Most of the functions used in the notebooks will be described with the appropriate comments, but VS Code offers a feature whereby you can hover your cursor over a function and it will describe it's behaviour! I have also created a wiki describing all the functions used in this notebook - see `function-wiki.md`. As a last resort, I advice looking through the difference library documentations found below:

* Pandas : https://pandas.pydata.org/docs/
* Matplotlib : https://matplotlib.org/stable/index.html
* NumPy : https://numpy.org/doc/

In [1]:
# Install packages - ensure you have chosen your correct kernel before running this cell!
%pip install pandas
%pip install numpy
%pip install matplotlib

Note: you may need to restart the kernel to use updated packages.
Note: you may need to restart the kernel to use updated packages.
Note: you may need to restart the kernel to use updated packages.


In [2]:
import pandas as pd # Import pandas with alias pd, so it is easier to use and refer to.
import numpy as np # Import numpy with alias np, so it is easier to use and refer to.
import matplotlib # Import whole package of matplotlib in order to get version number. Bad practice, see further below.

In [None]:
print(f"Pandas version: {pd.__version__}")
print(f"Numpy version: {np.__version__}")
print(f"Matplotlib version: {matplotlib.__version__}")

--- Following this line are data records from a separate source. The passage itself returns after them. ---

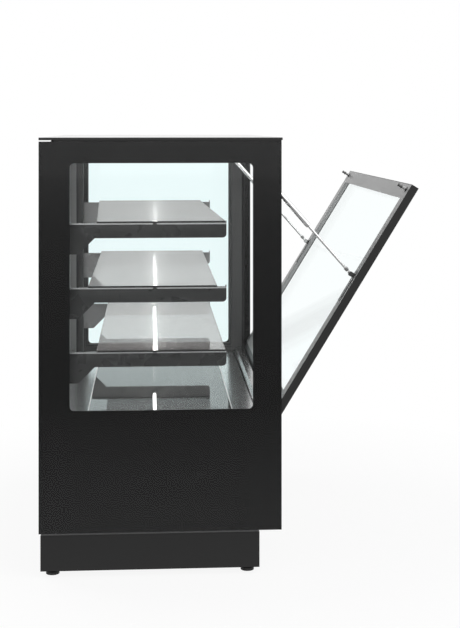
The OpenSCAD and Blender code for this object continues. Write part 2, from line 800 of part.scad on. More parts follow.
// The struts' two ends: the upper ball is fixed, the lower one goes with the open door
top_ball = [frame_y + strut_top_back, canopy_z - strut_top_drop];
low_ball = [hinge_y - strut_on_door * sin(door_open) + (door_t / 2 + ball_up) * cos(door_open),
    hinge_z + strut_on_door * cos(door_open) + (door_t / 2 + ball_up) * sin(door_open)];
strut_len = norm(low_ball - top_ball);
strut_turn = atan2(top_ball.x - low_ball.x, top_ball.y - low_ball.y);
shut_len = norm([ball_y, ball_z] - top_ball);
strut_tube_len = shut_len * strut_tube_share;
strut_rod_len = shut_len * strut_rod_share;

ball_r = 5;
ball_play = 0.35;
mount_t = 3;
mount_w = 26;
mount_foot = 8;
stud_r = 3;
gland_len = 10;
tube_wall = 1.5;
neck_r = 4.2;
piston_len = 12;
neck_up = 10;
fitting_len = 20;
fitting_r = 7;

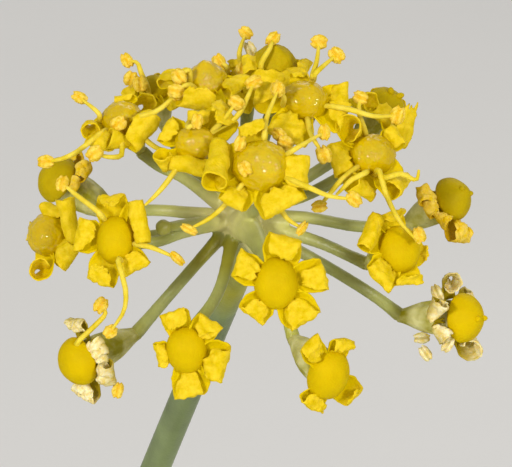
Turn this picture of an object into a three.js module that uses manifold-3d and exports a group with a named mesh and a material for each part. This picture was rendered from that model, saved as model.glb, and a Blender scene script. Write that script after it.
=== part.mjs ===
// A flowering fennel plant in a round terracotta pot. Millimetres, +Z up, origin under the middle of the
// pot. The front is the -Y side. One umbellet of the side umbel, at the front, is built flower by flower.
import * as THREE from "three";
import { mergeVertices } from "three/addons/utils/BufferGeometryUtils.js";
import Module from "manifold-3d";

const wasm = await Module();
wasm.setup();

// Pot and soil
const POT_HEIGHT = 120;
const POT_SIDES = 28;
const POT_FOOT_RADIUS = 47;
const POT_NECK_RADIUS = 64;
const POT_RIM_RADIUS = 70;
const POT_RIM_HEIGHT = 24;
const POT_MOUTH_RADIUS = 64.5;
const POT_FLOOR_RADIUS = 42;
const POT_FLOOR = 7;
const POT_FOOT_CHAMFER = 1.5;
const POT_RIM_TAPER = 1;
const POT_RIM_CHAMFER = 2;
const DRAIN_HOLES = 3;
const DRAIN_HOLE_RADIUS = 5;
const DRAIN_HOLE_CIRCLE = 26;
const SOIL_TOP = 105;
const SOIL_CROWN = 3;
const SOIL_SHOULDER = { out: 0.6, up: 0.8 };
const STEM_HOLE_TOP_NODE = 1.6;
const BASAL_HOLE_LENGTH = 40;
const BASAL_HOLE_WIDER = { foot: 2, top: 2.2 };
const GAP = 0.35;

// Stem
const STEM_ROOT_Z = 72;
const STEM_BASE_RADIUS = 3.7;
const STEM_TOP_RADIUS = 1.9;
const STEM_SIDES = 7;
const BRANCH_BASE_RADIUS = 1.9;
const BRANCH_TOP_RADIUS = 1.2;
const BRANCH_SIDES = 6;
const RAY_RADIUS = 0.62;
const RAY_SIDES = 4;
const RAY_SAG = 0.07;
const UMBEL_KNOB = 2.6;
const UMBEL_KNOB_HEIGHT = 0.8;
const STEM_NODES = [
  [-4, 3, STEM_ROOT_Z],
  [-5, 3, 106],
  [-4, 2, 140],
  [-7, 5, 172],
  [-5, 5, 208],
  [-10, 8, 246],
  [-12, 8, 288],
  [-18, 12, 328],
  [-22, 14, 374],
];
const BRANCH_FROM_NODE = 5.55;
const BRANCH_ROUTE = [
  [-3, 1, 281],
  [9, -9, 298],
  [26, -22, 318],
];

// Rays of the umbels as [azimuth, elevation, length] from the umbel's base
const TOP_RAYS = [
  [40, 84, 36],
  [150, 55, 37],
  [275, 52, 38],
  [30, 50, 38],
  [95, 30, 40],
  [200, 24, 42],
  [325, 26, 40],
];
const SIDE_RAYS = [
  [186, 32, 35],
  [130, 38, 33],
  [12, 14, 37],
  [234, 22, 33],
];

// Front umbellet: its hub, its stalks, and the way that it is seen
const FRONT_HUB = [35.5, -46.7, 354.3];
const VIEW_DOWN_DEGREES = 20;
const VIEW_DISTANCE = 180;
const FRONT_RAY_RADIUS = 0.68;
const FRONT_RAY_AXIS = [0.21, 0.57, 0.79];
const FRONT_RAY_STRAIGHT = 22;
const FRONT_HUB_RADIUS = 1.3;
const FRONT_SPACE = 13;
const PEDICEL_RADIUS = 0.34;
const PEDICEL_ROOT = 0.95;
const PEDICEL_BEND = 0.55;
const PEDICEL_SAG = 0.6;
const OVARY_LENGTH = 1.25;
const PETAL_REACH = 1.75;
const FILAMENT_RADIUS = 0.17;
const FILAMENT_FOOT = 0.6;
const ANTHER_RADIUS = 0.34;
const ANTHER_HALF_LENGTH = 0.35;
const BUD_RADIUS = 0.4;
const BUD_NECK_RADIUS = 0.26;
const FRONT_BUD = [-2.96, -0.44, 1.8];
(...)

import matplotlib.pyplot as plt # Import only pyplot from matplotlib. Good practice, this way you know where the function comes from.

## Example exploratory data analysis

This section will explore some basic data analysis on a dataset containing order history found in the `data.csv` file. Please note that this dataset is randomly generated and contains no real-world data or personal information.

We will first interrogate the data to uncover trends before plotting informative graphs.

### Data handling with Pandas

As covered in the session, pandas is a powerful Python library primarily used for data manipulation and analysis. It provides data structures and functions needed to manipulate structured data, including functions for reading and writing data in a wide variety of formats. With Pandas, you can filter and sort data, perform statistical analysis, and apply data transformations. It's particularly useful for working with numerical tables or time series data. Use-cases include cleaning data, transforming data, visualising data, and much more.

In [None]:
raw_data = pd.read_csv("data/data.csv") # Read in the data using pandas read_csv function. The data is stored in a pandas DataFrame.

raw_data.head() # Show the first 5 rows of the data.

In [None]:
raw_data.columns # Show the column names.

In [None]:
raw_data['order_id'] # Show the column with the name 'order_id'.

In [None]:
raw_data.dtypes # Show the data types of each column.

In [None]:
# First off, let's convert all the columns to the correct data type.

raw_data_ = raw_data.copy() # Make a copy of the data so we don't overwrite the original.
raw_data_['order_id'] = raw_data['order_id'].apply(lambda x: str(x)) # Convert order_id to string.
raw_data_['order_cost'] = raw_data['order_cost'].apply(lambda x: x[1:]).astype('float64') # Convert order_cost to float, removing the $ sign first using string slicing.
raw_data_['country'] = raw_data['country'].astype('category') # Convert country to category.
raw_data_['email'] = raw_data['email'].apply(lambda x: str(x)) # Convert order_id to string.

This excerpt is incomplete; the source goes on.